Sometimes, this is rewarding.
But at the macro level, I pour my soul into working with justice for what? To make data timely available for some reporting?
I am considering leaving the corporate sector and becoming a teacher.
The incentive structures of working as a software developer are inherently extractive.
Corporations are bound to hire someone who can deliver the most value (read: the most skilled individual) for the least amount of pay possible.
In turn, as a worker I am incentivized to put in the least amount of work possible for the most pay I can get.
This cyclical extraction disturbs me.
Likewise, I am disgusted with patterns in the use of language at different corporations I've worked with. I recently left this feedback on an anonymous feedback form that asked for feedback on meetings with higher-level executives:
Right now, there is a lot of uncertainty and fear regarding workers and job security. This is across all industries, but especially SaaS companies. For example, there was a concern raised at the recent executive chat where the question was something along the lines of “how do you expect AI to impact our jobs?”. This was raised with personification – details about mortgages, families, etc.
Something that incredibly helps me as a worker to maintain sustained engagement, interest, and hope is radical honesty from COMPANY_NAME leaders.
Whenever Jessica speaks at events, I feel the weight of fear about job security mostly soften. You can tell that she speaks with true honesty, empathy, and compassion. She will say difficult truths from a commitment towards clarity. To put it plainly, I feel that I can trust her because her thoughts and actions are aligned.
There have been times where other leaders are asked a difficult question, and their response feels synthetically constructed. It feels like they are constructing an acceptable response rather than dutifully engaging with the question itself.

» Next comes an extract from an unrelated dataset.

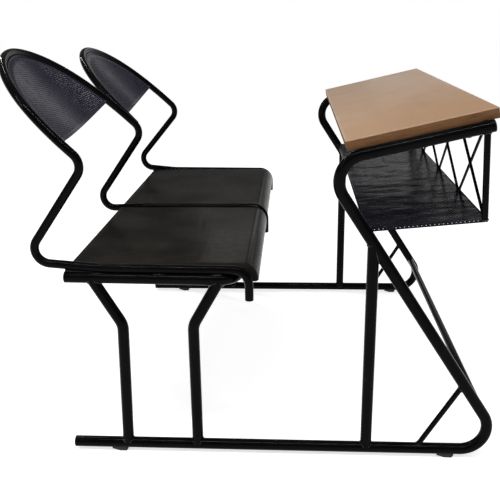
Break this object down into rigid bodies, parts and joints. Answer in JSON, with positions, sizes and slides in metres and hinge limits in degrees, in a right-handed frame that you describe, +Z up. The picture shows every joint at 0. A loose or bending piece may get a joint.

At times, this can make it difficult to understand if I should trust what I am hearing. And other times, it raises more questions.
For example, when someone asked the differentiation between a “hard” and “easy” grader (for performance reviews), the answer felt forcefully constructed as “everyone should be a hard grader.”
At the surface level, this makes sense. The premise is strong: if we hold ourselves to strong standards, then we can create a culture of excellence. But the phrasing left me uneasy. It made me wonder: is this truly about excellence, or are we being primed for stack ranking?
I understand that our leaders are people too – no one is perfect. I also understand that the expectations and responsibility is massive. I can only imagine the stress.
But one of the most effective ways to build a high-performance culture is one rooted in honesty and trust. To consistently feel unfiltered honesty in our leaders inspires trust, one where the only reasonable response is “all shall be well, and we can build the future.”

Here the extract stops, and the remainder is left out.